**Task statement:** Repeat, please, only the lines from the top of the data down to the line with "const WEIGHT_TOP = 19;"; include both of those lines.

**Information supplied:**
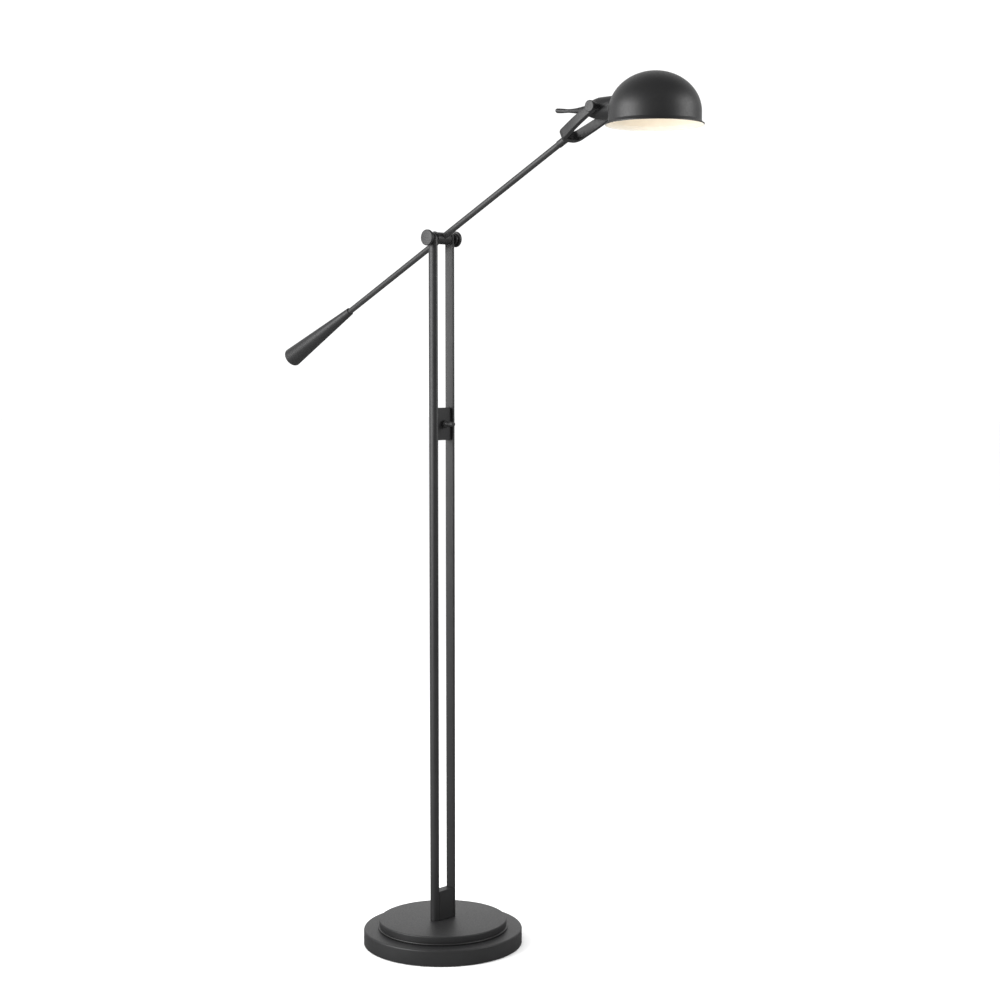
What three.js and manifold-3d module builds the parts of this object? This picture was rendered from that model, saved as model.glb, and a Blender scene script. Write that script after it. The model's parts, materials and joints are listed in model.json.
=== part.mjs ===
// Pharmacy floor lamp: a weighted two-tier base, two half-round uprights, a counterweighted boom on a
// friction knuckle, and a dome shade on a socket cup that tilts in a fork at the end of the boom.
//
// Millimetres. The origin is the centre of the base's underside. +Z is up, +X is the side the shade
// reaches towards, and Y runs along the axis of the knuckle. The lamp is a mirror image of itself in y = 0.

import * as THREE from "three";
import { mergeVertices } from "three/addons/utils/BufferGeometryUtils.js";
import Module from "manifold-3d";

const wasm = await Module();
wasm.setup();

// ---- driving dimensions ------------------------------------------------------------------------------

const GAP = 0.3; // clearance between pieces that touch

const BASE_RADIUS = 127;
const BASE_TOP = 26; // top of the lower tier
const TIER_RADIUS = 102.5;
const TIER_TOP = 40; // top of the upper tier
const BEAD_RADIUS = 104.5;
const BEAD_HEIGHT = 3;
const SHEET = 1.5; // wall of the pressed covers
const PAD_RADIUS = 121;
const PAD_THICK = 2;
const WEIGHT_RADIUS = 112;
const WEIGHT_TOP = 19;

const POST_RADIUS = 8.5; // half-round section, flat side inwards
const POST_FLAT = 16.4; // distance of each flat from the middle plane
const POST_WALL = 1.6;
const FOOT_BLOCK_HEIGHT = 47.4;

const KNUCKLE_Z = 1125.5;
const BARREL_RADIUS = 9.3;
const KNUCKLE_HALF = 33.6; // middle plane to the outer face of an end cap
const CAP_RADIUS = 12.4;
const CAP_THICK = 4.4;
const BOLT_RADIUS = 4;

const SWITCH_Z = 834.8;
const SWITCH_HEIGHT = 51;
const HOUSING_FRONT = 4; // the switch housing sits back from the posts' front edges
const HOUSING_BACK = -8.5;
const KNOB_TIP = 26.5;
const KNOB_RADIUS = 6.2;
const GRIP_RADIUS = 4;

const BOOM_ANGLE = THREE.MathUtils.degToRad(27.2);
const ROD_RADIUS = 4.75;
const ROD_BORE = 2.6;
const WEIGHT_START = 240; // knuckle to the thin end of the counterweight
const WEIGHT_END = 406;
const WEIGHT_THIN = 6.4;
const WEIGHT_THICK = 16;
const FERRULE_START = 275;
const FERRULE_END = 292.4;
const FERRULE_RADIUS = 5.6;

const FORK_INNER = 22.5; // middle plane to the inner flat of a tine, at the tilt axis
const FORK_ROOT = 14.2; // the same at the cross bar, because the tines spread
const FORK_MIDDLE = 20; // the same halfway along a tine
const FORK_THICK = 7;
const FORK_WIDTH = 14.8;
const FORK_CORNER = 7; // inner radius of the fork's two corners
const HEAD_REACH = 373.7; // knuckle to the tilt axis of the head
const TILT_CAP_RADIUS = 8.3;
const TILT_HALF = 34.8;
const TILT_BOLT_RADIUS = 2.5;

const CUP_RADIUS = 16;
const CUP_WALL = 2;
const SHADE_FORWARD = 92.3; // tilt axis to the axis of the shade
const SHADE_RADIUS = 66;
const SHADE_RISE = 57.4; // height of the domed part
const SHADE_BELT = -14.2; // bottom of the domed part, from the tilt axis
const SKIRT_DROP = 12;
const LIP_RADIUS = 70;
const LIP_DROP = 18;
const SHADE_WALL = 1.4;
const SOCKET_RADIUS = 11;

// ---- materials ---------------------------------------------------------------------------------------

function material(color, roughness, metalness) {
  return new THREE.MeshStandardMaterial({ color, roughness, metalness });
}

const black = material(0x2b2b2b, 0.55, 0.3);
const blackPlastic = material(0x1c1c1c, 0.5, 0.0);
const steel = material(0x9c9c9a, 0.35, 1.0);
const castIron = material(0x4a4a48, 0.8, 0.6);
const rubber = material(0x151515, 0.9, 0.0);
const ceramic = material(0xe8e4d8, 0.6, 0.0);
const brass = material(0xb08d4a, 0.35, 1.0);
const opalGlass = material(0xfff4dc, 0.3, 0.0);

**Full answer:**
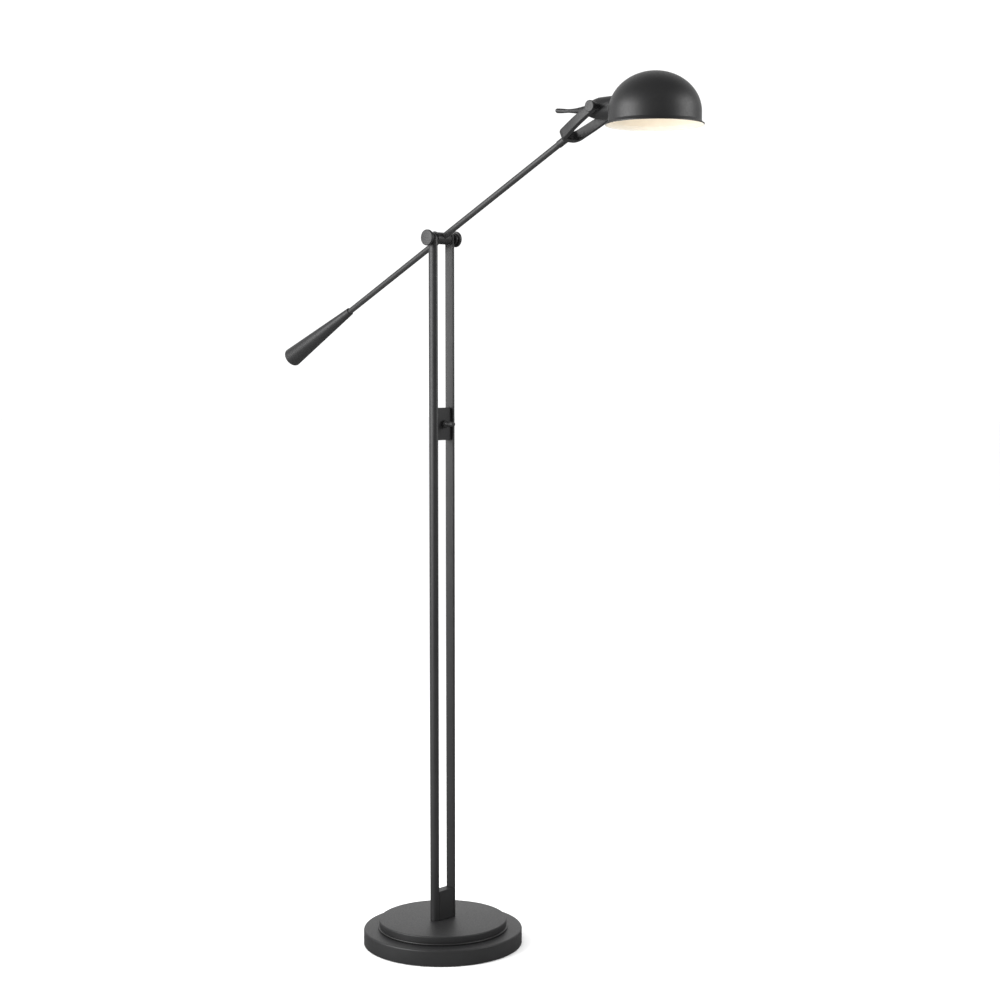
What three.js and manifold-3d module builds the parts of this object? This picture was rendered from that model, saved as model.glb, and a Blender scene script. Write that script after it. The model's parts, materials and joints are listed in model.json.
=== part.mjs ===
// Pharmacy floor lamp: a weighted two-tier base, two half-round uprights, a counterweighted boom on a
// friction knuckle, and a dome shade on a socket cup that tilts in a fork at the end of the boom.
//
// Millimetres. The origin is the centre of the base's underside. +Z is up, +X is the side the shade
// reaches towards, and Y runs along the axis of the knuckle. The lamp is a mirror image of itself in y = 0.

import * as THREE from "three";
import { mergeVertices } from "three/addons/utils/BufferGeometryUtils.js";
import Module from "manifold-3d";

const wasm = await Module();
wasm.setup();

// ---- driving dimensions ------------------------------------------------------------------------------

const GAP = 0.3; // clearance between pieces that touch

const BASE_RADIUS = 127;
const BASE_TOP = 26; // top of the lower tier
const TIER_RADIUS = 102.5;
const TIER_TOP = 40; // top of the upper tier
const BEAD_RADIUS = 104.5;
const BEAD_HEIGHT = 3;
const SHEET = 1.5; // wall of the pressed covers
const PAD_RADIUS = 121;
const PAD_THICK = 2;
const WEIGHT_RADIUS = 112;
const WEIGHT_TOP = 19;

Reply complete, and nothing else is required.